Tesla CEO Elon Musk says production will resume at the company's California factory in Fremont, despite Alameda County rules that require it remains closed.
California lifted restrictions on certain manufacturing businesses last week but Governor Gavin Newsom made it clear that county-level policies supersede state directives. Alameda County, where Tesla's factory is located, told the company that its business cannot re-open until officials approve new safety measures. CEO Elon Musk craftily responded by suing the county in order to buy himself time and re-open until a judge hears the case. T
Tesla reportedly produced at least 200 of its Model Y and Model 3 vehicles at its Fremont, California plant over the weekend, defying orders from local officials to remain closed. CEO Elon Musk last Thursday issued a memo directing employees to return to work despite the risks to their health due to the highly infectious coronavirus outbreak. An elected representative for California literally responded to the move by saying, "fuck Elon Musk." Tesla has received more than $4.9 billion in U.S. government subsidies for its business.
Social distancing in a factory — Recent cases of coronavirus outbreaks in other manufacturing plants highlight the dangers of re-opening too soon. In Iowa, officials asked a Tyson meat plant to temporarily close after more than 1,000 workers tested positive for the coronavirus and three died. Critics say that, much like that facility, workers in Tesla's factories work incredibly close to one another so avoiding contact is difficult.
Rewriting the playbook — Tesla released a long "Return to Work Playbook" with new guidelines for safety, but it's unclear how much safety experts were involved in its creation. Musk said in his memo to employees that they can remain home if they don't yet feel safe returning to work, but Business Insider is reporting that some employees have been told they might lose access to benefits if they don't return, meaning they must now make the tough choice between their livelihoods and their health. Workers on the factory line were furloughed during the shutdown and Tesla has reportedly told some their status might change if they don't return, suggesting they could be fired and lose out on access to unemployment benefits.
Moving to Texas... maybe — Musk has been incredibly vocal about California's orders, calling them "fascist" on an earnings call and saying they go against American values in an interview with podcaster Joe Rogan. He has threatened to move Tesla's operations out of California over the whole fiasco, though that seems unlikely considering the huge logistical and financial hurdles doing so entails.

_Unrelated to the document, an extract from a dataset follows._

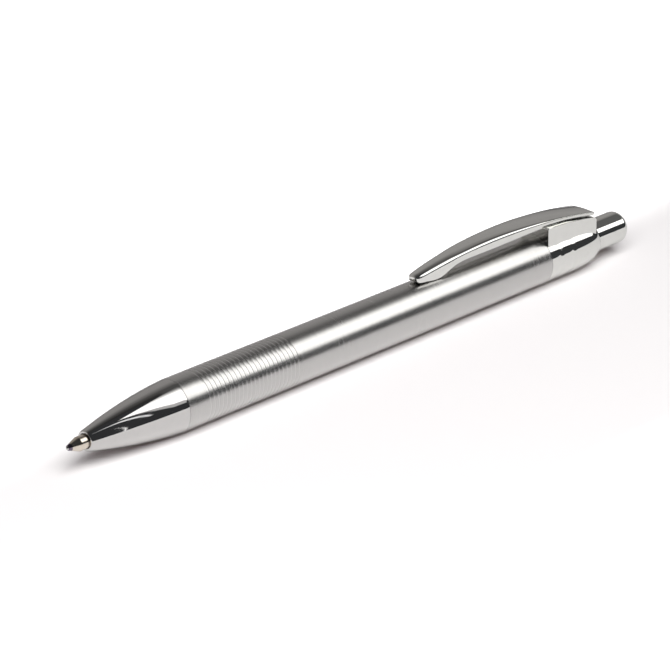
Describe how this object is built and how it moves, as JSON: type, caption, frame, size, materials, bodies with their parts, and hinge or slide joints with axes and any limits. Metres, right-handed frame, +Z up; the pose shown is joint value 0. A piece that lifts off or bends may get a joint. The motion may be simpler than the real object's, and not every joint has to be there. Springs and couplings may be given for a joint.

This all comes after Tesla reported an impressive first quarter for 2020 during which it produced over 100,000 cars and turned a profit of $16 million. The Fremont factory didn't close until the latter half of the quarter, and Musk is clearly anxious that the stoppages will kill his winning streak. Its factory in Shanghai, China was also temporarily closed due to a parts shortage, meaning for a brief time the company wasn't producing any cars at all.
Everything is fine — Early in the pandemic, Musk dismissed the seriousness of the virus, eventually conceding and offering to donate ventilators to hospitals. He came under fire even then after it was discovered that he was actually donating CPAP and BiPAP machines that are useful but cannot replace ventilators for the most serious cases of infection. Following Musk's complaints about re-opening, the donations appear less altruistic and more like a ploy to gain some positive press coverage to buoy Tesla through this pandemic and demonstrate he's being responsible.
His legions of fans online certainly praised him despite the issues with the machines. But the donation of insufficient machines doesn't inspire confidence that Tesla's safety measures will be sufficient. If Musk really cared about doing the right thing, he would follow guidance from health officials and remain closed.